If you don’t speak Korean, the easiest delivery setup is to ask any Korean friend or your hotel concierge to place an order on Coupang Eats or Baemin (배달의민족) and pin the central lawn area. The English-language version of these apps is partial at best, and the riders rely on Korean SMS to confirm the drop. Hotels around Jamsil and Songpa are used to handling this for guests, especially on weekends. If you’re at an Airbnb, your host can usually order on your behalf for a small fee or as a favor.

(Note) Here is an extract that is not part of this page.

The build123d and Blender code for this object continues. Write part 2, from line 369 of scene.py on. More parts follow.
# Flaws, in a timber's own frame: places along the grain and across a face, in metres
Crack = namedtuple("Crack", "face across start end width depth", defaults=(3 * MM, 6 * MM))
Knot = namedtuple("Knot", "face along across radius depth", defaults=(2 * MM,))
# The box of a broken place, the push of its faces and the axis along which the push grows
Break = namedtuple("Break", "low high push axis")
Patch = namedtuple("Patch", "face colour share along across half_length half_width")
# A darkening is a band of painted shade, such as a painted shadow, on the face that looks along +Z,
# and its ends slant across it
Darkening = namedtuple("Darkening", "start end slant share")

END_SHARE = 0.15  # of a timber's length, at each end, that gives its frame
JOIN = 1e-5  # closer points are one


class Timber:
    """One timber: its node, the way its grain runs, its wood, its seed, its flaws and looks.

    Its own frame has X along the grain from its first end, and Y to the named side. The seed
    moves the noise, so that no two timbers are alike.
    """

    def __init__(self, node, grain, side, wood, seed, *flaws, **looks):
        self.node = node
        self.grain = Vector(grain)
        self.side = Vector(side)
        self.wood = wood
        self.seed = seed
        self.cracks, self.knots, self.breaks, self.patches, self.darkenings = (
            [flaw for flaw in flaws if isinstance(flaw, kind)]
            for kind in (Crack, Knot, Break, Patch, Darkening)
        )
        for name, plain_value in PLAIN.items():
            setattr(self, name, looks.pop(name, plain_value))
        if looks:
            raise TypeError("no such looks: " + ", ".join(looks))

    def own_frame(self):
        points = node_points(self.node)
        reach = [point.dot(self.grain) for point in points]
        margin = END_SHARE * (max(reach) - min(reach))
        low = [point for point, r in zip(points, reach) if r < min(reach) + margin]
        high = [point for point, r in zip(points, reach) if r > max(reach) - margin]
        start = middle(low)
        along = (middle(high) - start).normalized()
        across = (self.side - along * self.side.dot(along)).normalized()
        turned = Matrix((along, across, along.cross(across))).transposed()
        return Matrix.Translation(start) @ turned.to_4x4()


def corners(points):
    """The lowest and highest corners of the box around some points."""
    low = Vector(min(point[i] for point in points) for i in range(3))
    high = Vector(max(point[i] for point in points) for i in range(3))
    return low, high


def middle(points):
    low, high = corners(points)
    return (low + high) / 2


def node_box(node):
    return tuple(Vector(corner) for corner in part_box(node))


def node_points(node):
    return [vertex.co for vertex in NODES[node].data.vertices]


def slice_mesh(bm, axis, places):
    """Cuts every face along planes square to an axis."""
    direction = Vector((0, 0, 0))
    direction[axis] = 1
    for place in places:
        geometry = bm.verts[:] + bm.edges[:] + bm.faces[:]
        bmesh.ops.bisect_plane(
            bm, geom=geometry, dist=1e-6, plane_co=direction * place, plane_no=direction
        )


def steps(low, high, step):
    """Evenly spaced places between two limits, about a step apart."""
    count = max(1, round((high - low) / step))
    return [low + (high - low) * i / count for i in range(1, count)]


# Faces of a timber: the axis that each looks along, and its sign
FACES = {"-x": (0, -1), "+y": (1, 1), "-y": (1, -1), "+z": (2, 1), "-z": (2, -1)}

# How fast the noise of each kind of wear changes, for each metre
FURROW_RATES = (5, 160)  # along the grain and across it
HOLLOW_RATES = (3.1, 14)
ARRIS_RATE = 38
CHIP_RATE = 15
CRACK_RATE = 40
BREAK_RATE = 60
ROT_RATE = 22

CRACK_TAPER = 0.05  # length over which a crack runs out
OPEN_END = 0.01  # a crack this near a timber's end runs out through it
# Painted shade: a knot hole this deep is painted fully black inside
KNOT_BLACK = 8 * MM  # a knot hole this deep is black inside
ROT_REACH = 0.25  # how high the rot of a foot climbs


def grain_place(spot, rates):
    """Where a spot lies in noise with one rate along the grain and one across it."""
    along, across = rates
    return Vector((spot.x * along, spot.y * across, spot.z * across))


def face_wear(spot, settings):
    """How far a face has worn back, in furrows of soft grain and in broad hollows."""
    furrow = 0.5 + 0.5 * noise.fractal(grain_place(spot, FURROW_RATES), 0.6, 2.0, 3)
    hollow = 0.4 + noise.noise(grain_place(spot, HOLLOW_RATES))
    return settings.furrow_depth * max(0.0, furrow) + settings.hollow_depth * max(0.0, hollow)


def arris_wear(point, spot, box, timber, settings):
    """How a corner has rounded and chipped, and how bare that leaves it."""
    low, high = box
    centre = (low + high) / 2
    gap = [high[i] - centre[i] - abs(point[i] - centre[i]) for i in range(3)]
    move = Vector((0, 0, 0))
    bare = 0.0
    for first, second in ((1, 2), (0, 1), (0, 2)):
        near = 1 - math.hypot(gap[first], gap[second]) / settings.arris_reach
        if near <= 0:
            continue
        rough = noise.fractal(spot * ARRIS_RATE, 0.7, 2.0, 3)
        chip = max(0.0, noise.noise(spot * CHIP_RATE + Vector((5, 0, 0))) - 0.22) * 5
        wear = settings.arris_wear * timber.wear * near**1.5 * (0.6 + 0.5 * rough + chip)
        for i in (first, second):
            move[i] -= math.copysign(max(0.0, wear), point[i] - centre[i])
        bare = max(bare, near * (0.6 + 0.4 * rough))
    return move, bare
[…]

What I’d Pack Differently Next Time

A few small things I learned, in case you’re heading there with kids in the same age range:

  • Sunscreen. The lawn has limited shade. We rotated under one small tree and still got sun-tired by late afternoon.
  • An extra layer. Once the sun drops behind the western ridge, the riverside cools fast. A light jacket per kid saved us a trip to the car.
  • A second blanket. One blanket equals food zone. The other equals play zone. Don’t try to combine them.
  • A real ball, not the small one. The small rubber baseball got lost in the grass twice. Pack a softball or a bigger soft ball.
  • Trash bag. Bins exist but are far from the lawn at peak hours. Carry your own out.
  • Cash for the kiosk. Card works but the line moves twice as fast for cash payments on busy weekends.
  • Wet wipes and a small towel. Public restrooms are clean but soap dispensers run dry on peak days.

Family Day Rating

📍 Location: Hanam, eastern edge of metro Seoul
🏷️ Category: Family Travel & Activities
💰 Price: Park entry free, pedal car rental ~₩20,000/hour
🎯 Best Age Range: 5–13 (younger kids fine if they can pedal)
Overall: 4.5 / 5

Family Friendliness: 5 / 5, open lawn, no cars, easy for any kid age
Age Fit (9–10): 5 / 5, pedal car, catch, bubbles, river path all worked at this age
Safety & Stroller Access: 5 / 5, flat paved paths, no traffic inside, ramped curbs
Value for Money: 4.5 / 5, entry free, only pedal car costs
Parking & Access: 4 / 5, parking lot exists but fills by late morning on weekends
Variety of Activities: 4.5 / 5, bikes, picnic, river walk, kites, all in one place

How to Find Misari Park Hanam

🚗 From central Seoul: 25–35 minutes via Olympic-daero
🚇 Nearest Station: Misa Station (Line 5), 15-minute walk to the rental kiosk
🕒 Hours: Park is open daily. Pedal car rental typically 09:00–18:00 (longer in summer, weather-dependent)
💰 Admission: Free park entry. Pedal car rental about ₩20,000/hour for the four-seater
🅿️ Parking: Free lot near the entrance, fills by mid-morning on weekends. Overflow lots a short walk away
🍴 Food: Convenience store at the entrance plus full delivery-app coverage to the lawn
🚼 Stroller: Fully accessible
📍 Address: Misa-dong, Hanam-si, Gyeonggi-do (along the south bank of the Han River). View on Google Maps

We left the lawn around six. The kiosk was already locking up the bigger four-seaters and renting only single bikes for late riders. Our son sat in the car going through photos on my phone, picking out the bubble shots, asking if he could send one to his grandmother. The cousins fell quiet about ten minutes into the drive. That was about all I needed from the day.